To integrate. “Integration, which is neither assimilation nor incorporation, is a two-way process” involving mutual rights and duties on the part of those who welcome and those who are welcomed alike. The latter in particular must be the object of
policies “directed at favouring and benefiting the reunion of families.”
“One group of individuals cannot control half of the world’s resources. We cannot allow for persons and entire peoples to have a right only to gather the remaining crumbs.” It is the heartfelt appeal contained in the final part of the speech, whereby Francis demands “a greater sense of responsibility for the common good from those who wield greater power.” “Ensuring justice – he said – means also reconciling history with our present globalized situation, without perpetuating mind-sets which exploit people and places, a consequence of the most cynical use of the market in order to increase the wellbeing of the few.”

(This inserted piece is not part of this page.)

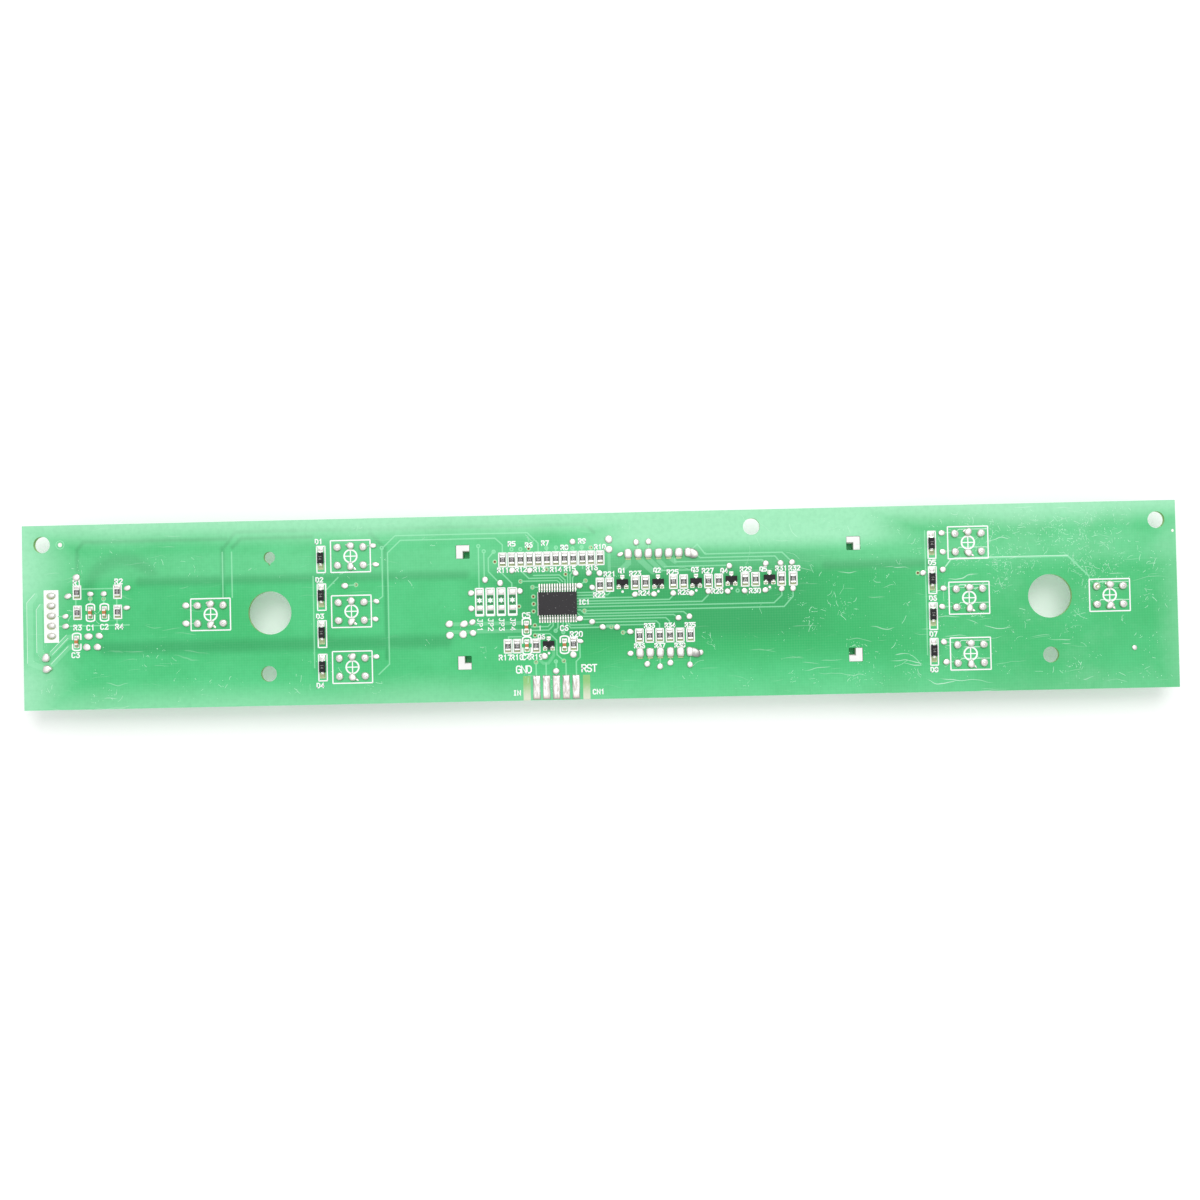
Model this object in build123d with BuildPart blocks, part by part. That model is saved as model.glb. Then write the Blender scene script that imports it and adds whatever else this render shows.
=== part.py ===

“The duty of solidarity is to counter the throwaway culture and give greater attention to those who are weakest, poorest and most vulnerable”,
the Pope concluded, reiterating, once again, that “a change of attitude towards migrants and refugees is needed on the part of everyone”, moving away from “attitudes of defence and fear, indifference and marginalization” towards “a culture of encounter”, the only culture capable of “building a better, more just and fraternal world.” It is especially to children and young people who are forced to live far from their homeland and who are separated from their loved ones”, that Francis dedicated the recent Message for the World Day of Migrant and Refugees. No “lessening” of “dignity” to migrants whose status “is no regularised”, the Pope cautioned. “In the face of tragedies which take the lives of so many migrants and refugees – conflicts, persecutions, forms of abuse, violence, death” it is necessary to recover “the value of fraternity”, which “helps us to look upon and to treat each person as a true sister or brother.” Without fraternity “it is impossible to build a just society and a solid and lasting peace.”